Set problem: Check each line of the listing below for the string "part", and copy the ones that have it.
** start of Exercise data **
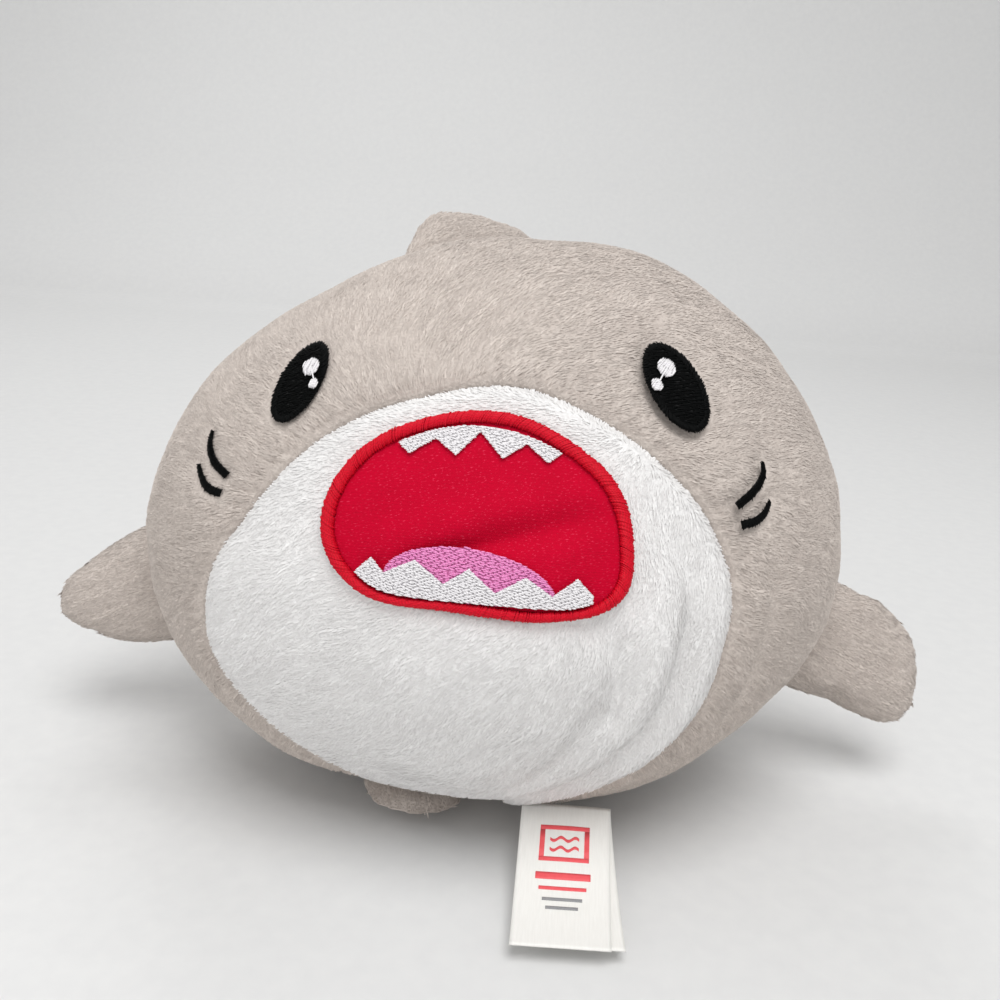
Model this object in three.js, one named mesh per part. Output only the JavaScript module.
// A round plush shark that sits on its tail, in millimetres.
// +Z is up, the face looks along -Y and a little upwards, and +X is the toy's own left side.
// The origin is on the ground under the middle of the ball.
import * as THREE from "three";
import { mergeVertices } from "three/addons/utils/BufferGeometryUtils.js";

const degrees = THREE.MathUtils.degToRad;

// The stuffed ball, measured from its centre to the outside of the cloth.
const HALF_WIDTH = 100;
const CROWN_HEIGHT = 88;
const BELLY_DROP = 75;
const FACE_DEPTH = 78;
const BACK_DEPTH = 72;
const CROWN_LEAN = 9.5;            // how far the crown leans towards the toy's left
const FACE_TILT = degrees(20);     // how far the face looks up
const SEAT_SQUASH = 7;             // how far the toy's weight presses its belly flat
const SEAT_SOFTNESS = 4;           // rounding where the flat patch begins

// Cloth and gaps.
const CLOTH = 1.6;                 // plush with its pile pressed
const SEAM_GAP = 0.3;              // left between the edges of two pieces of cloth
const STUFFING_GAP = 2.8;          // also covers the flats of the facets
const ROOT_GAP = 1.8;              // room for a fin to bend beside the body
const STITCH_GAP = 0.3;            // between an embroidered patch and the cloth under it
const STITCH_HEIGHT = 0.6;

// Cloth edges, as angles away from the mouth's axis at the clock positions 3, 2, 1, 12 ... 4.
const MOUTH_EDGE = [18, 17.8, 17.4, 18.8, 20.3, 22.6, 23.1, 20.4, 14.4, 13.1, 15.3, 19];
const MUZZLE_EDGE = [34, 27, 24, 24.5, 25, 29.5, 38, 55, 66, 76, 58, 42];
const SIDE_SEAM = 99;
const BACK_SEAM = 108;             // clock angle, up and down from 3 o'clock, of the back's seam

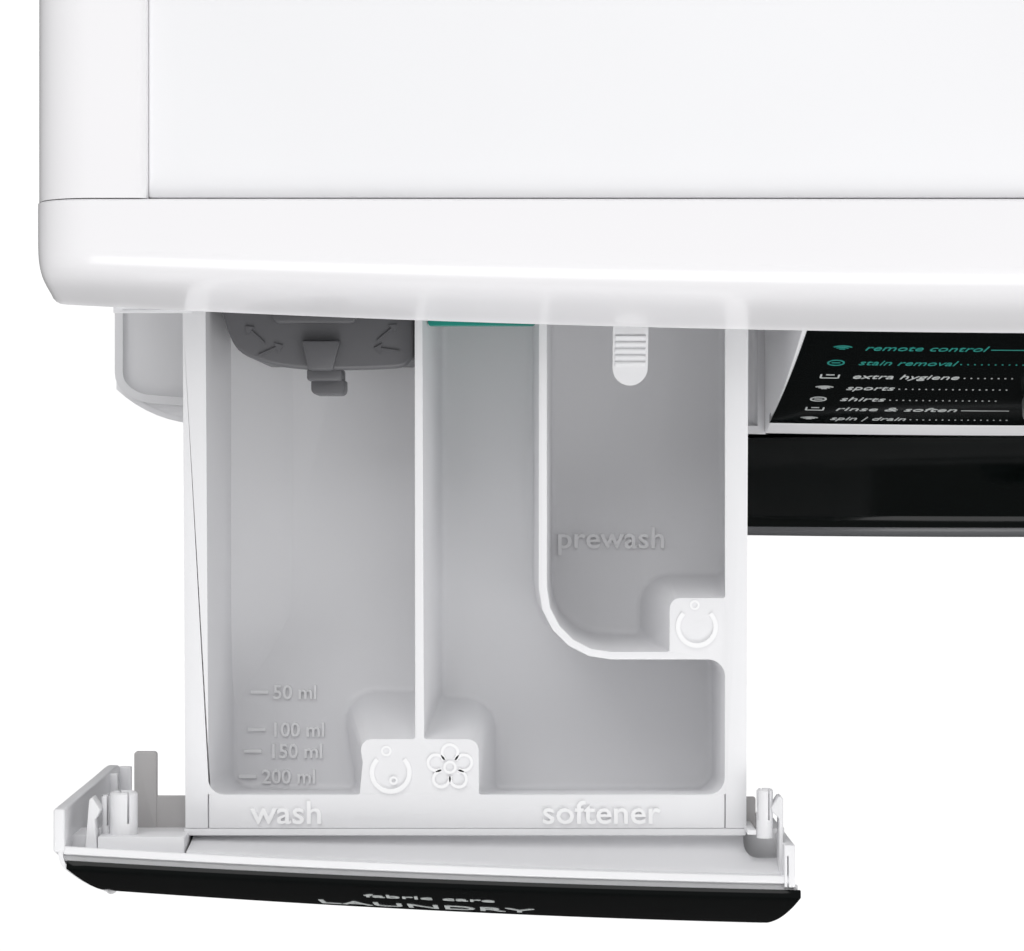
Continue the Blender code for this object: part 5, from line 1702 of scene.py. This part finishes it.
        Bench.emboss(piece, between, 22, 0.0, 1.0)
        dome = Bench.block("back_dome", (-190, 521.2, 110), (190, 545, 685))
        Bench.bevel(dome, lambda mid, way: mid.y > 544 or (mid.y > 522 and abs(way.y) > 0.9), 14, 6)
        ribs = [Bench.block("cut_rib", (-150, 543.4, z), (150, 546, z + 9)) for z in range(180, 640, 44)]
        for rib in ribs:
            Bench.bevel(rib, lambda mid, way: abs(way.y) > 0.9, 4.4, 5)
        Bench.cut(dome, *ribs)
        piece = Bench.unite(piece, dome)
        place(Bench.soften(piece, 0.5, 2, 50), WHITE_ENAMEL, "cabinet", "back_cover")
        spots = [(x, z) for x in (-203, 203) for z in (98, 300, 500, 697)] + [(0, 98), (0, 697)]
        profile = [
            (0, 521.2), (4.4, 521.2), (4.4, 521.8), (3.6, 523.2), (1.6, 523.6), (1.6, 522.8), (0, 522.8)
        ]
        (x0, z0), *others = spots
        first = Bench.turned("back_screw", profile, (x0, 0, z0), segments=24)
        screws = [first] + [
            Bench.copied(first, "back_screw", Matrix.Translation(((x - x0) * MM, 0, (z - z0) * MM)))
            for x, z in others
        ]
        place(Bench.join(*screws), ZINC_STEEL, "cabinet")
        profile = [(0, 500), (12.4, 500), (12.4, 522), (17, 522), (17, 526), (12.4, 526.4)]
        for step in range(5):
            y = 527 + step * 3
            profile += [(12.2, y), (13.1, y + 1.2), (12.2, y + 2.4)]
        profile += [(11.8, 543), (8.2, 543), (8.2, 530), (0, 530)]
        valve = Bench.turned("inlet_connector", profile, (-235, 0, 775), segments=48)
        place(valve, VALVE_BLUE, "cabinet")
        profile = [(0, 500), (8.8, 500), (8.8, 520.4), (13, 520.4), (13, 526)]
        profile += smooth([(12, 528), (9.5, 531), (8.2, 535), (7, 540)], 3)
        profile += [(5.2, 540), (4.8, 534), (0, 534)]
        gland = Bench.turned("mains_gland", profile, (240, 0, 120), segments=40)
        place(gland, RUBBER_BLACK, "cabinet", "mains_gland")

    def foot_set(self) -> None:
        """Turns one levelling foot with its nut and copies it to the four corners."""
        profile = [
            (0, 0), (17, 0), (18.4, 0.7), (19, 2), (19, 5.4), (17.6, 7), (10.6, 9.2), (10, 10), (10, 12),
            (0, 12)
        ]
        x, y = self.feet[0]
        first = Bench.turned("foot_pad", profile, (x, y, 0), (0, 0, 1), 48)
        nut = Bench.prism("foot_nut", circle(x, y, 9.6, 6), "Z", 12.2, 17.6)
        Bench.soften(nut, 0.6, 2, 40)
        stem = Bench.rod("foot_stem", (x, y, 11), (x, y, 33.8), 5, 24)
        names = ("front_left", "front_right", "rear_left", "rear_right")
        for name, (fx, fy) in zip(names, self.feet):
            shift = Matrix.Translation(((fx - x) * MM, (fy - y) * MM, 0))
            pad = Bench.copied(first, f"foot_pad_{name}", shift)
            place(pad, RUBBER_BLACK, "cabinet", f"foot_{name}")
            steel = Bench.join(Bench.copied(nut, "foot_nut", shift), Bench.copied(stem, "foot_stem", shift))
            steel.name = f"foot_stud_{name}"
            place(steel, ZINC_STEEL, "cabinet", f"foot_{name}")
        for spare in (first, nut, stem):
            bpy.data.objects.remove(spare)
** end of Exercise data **
Exercise output:
Model this object in three.js, one named mesh per part. Output only the JavaScript module.
Continue the Blender code for this object: part 5, from line 1702 of scene.py. This part finishes it.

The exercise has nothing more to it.